▶ **EXERCISE**
Which lines hold the word "slide"? Copy each of them from the material.

▶ **COLLECTED MATERIAL**

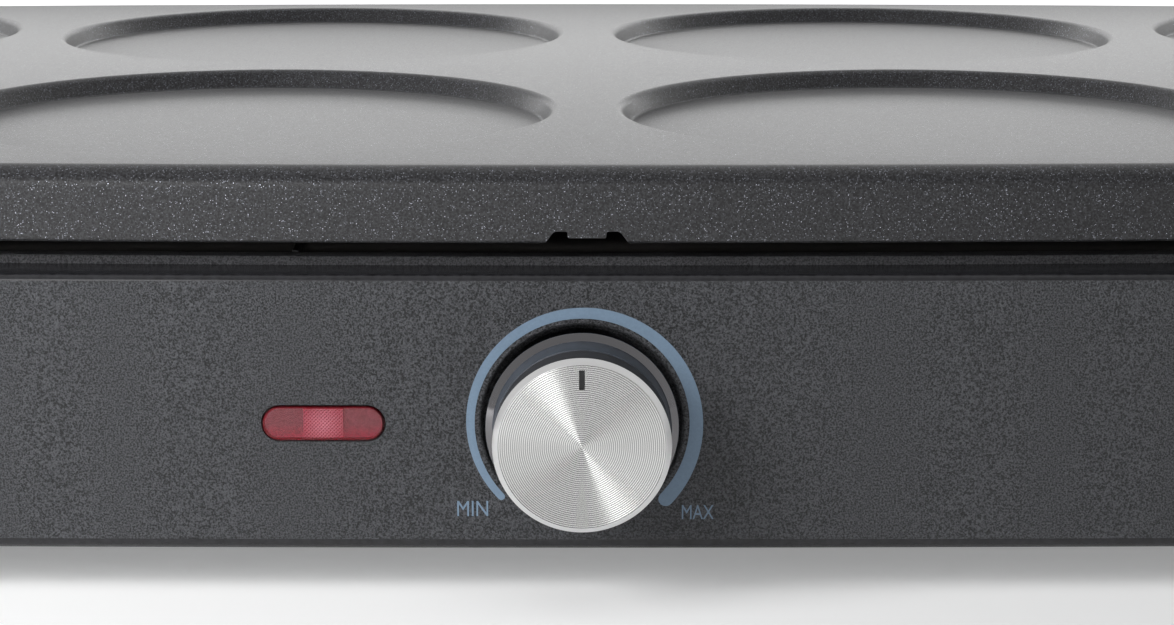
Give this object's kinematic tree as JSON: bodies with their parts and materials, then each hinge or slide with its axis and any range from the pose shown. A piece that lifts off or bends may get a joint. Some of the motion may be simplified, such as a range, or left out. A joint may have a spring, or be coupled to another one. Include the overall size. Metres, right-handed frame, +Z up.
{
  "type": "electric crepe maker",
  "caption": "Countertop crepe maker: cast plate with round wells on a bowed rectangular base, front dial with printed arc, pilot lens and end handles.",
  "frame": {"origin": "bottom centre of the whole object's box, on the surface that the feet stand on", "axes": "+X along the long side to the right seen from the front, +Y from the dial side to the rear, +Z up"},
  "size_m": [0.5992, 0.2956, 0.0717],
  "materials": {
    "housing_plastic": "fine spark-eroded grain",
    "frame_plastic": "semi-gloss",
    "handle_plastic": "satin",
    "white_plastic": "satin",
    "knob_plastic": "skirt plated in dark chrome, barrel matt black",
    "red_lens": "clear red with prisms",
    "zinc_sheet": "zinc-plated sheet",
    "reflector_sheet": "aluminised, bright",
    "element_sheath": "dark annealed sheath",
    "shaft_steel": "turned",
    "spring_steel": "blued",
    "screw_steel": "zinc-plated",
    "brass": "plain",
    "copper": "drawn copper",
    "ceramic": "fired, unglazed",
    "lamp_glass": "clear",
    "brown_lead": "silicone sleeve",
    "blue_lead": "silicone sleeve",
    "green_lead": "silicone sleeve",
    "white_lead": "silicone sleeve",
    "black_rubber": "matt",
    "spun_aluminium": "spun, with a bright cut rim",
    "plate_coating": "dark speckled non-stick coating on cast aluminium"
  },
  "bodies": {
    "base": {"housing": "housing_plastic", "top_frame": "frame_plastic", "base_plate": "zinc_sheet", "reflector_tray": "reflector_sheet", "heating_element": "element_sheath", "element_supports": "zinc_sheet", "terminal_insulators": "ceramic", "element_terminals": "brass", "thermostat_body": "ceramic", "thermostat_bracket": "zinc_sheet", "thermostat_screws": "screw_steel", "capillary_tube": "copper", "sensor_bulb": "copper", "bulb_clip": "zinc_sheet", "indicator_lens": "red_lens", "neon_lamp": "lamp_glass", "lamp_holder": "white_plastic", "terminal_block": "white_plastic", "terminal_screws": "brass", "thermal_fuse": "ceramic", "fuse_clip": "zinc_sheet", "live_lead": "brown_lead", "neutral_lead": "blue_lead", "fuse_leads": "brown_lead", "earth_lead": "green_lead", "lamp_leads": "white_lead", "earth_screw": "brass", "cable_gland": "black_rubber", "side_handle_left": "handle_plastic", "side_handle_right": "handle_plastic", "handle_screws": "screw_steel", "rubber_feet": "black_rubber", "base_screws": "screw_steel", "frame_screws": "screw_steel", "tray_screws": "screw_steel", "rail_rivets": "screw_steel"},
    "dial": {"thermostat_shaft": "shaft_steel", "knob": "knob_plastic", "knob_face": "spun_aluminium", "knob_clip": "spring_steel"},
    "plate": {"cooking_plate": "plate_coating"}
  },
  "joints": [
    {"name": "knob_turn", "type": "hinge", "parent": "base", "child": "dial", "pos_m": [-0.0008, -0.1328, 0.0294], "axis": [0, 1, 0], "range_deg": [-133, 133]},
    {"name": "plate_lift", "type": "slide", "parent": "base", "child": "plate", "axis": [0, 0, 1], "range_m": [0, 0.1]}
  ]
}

▶ **RESPONSE TO THE EXERCISE**
Give this object's kinematic tree as JSON: bodies with their parts and materials, then each hinge or slide with its axis and any range from the pose shown. A piece that lifts off or bends may get a joint. Some of the motion may be simplified, such as a range, or left out. A joint may have a spring, or be coupled to another one. Include the overall size. Metres, right-handed frame, +Z up.
    {"name": "plate_lift", "type": "slide", "parent": "base", "child": "plate", "axis": [0, 0, 1], "range_m": [0, 0.1]}